◆ Prompt
Please repeat all of the listing exactly.

--- Start Extracted entries ---

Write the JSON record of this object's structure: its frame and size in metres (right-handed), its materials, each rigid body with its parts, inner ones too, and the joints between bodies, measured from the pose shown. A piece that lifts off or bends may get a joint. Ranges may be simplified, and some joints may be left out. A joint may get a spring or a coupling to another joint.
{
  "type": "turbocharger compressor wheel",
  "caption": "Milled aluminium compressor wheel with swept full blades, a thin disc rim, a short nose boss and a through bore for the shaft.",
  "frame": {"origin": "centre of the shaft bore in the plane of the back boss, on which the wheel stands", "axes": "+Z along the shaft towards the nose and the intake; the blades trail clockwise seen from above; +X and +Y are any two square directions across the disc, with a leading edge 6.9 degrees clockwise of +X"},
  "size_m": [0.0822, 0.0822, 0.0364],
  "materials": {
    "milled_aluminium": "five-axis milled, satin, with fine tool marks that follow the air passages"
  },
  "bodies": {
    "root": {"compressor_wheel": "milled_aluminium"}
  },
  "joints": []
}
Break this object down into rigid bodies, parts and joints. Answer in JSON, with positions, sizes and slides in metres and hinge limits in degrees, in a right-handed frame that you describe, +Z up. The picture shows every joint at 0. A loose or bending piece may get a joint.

--- End Extracted entries ---

◆ Output for this task
Write the JSON record of this object's structure: its frame and size in metres (right-handed), its materials, each rigid body with its parts, inner ones too, and the joints between bodies, measured from the pose shown. A piece that lifts off or bends may get a joint. Ranges may be simplified, and some joints may be left out. A joint may get a spring or a coupling to another joint.
{
  "type": "turbocharger compressor wheel",
  "caption": "Milled aluminium compressor wheel with swept full blades, a thin disc rim, a short nose boss and a through bore for the shaft.",
  "frame": {"origin": "centre of the shaft bore in the plane of the back boss, on which the wheel stands", "axes": "+Z along the shaft towards the nose and the intake; the blades trail clockwise seen from above; +X and +Y are any two square directions across the disc, with a leading edge 6.9 degrees clockwise of +X"},
  "size_m": [0.0822, 0.0822, 0.0364],
  "materials": {
    "milled_aluminium": "five-axis milled, satin, with fine tool marks that follow the air passages"
  },
  "bodies": {
    "root": {"compressor_wheel": "milled_aluminium"}
  },
  "joints": []
}
Break this object down into rigid bodies, parts and joints. Answer in JSON, with positions, sizes and slides in metres and hinge limits in degrees, in a right-handed frame that you describe, +Z up. The picture shows every joint at 0. A loose or bending piece may get a joint.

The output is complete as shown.